The exercise machine allows a user to exercise in different ways. The handgrips 120, when held by a user, provide stabilising support to the user who may be moving with a twisting action, with the legs moving apart and then together, or with a “walking” action, while using the exercise machine. The cross piece or the handle could be flexible to allow for additional arm and shoulder movement, and exercise. The handle 100 is centrally mounted, in line with the main axis 20 about which the cross piece rotates. This arrangement holds particular benefits in that it allows for a compact assembly of the exercise machine; facilitates engagement of the handle with the base; and provides a strong means of support for a user without restricting the user's motion.
Resistance to divergent lateral movement of the footpads is generated by the elastic bands, the number and stiffness of which can be varied according to requirement. Other mechanisms can be used in place of or in addition to the elastic bands. For example an elongate friction band could pass around a wheel which is fixed to the support structure. As the band tension is increased the degree of frictional braking exerted by a portion of the band which bears against the wheel is increased. This feature allows a user to vary the resistance force which acts against free rotation of the support structure. Another resistance factor could be introduced by engaging a friction brake 140, with adjustable force provided by a spring 142, with each pulley 80A and 80B (see
The handle 100 can be disengaged from the hub to facilitate packing and transport of the exercise machine.

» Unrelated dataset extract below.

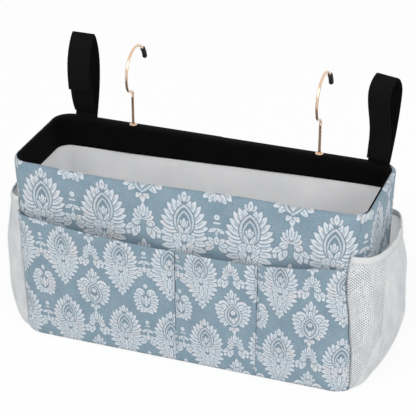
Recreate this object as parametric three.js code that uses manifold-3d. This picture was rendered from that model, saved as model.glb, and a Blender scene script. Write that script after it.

The rotational movement of the support structure about the main axis 20 can take place against a resistance device, if required. A reasonable degree of resistance can easily be provided, at minimum cost, by changing the nature, and the surface finish, of the material from which the thrust component 45 is made, thereby to increase or decrease, according to requirement, the frictional “drag” which arises between the support structure and the hub.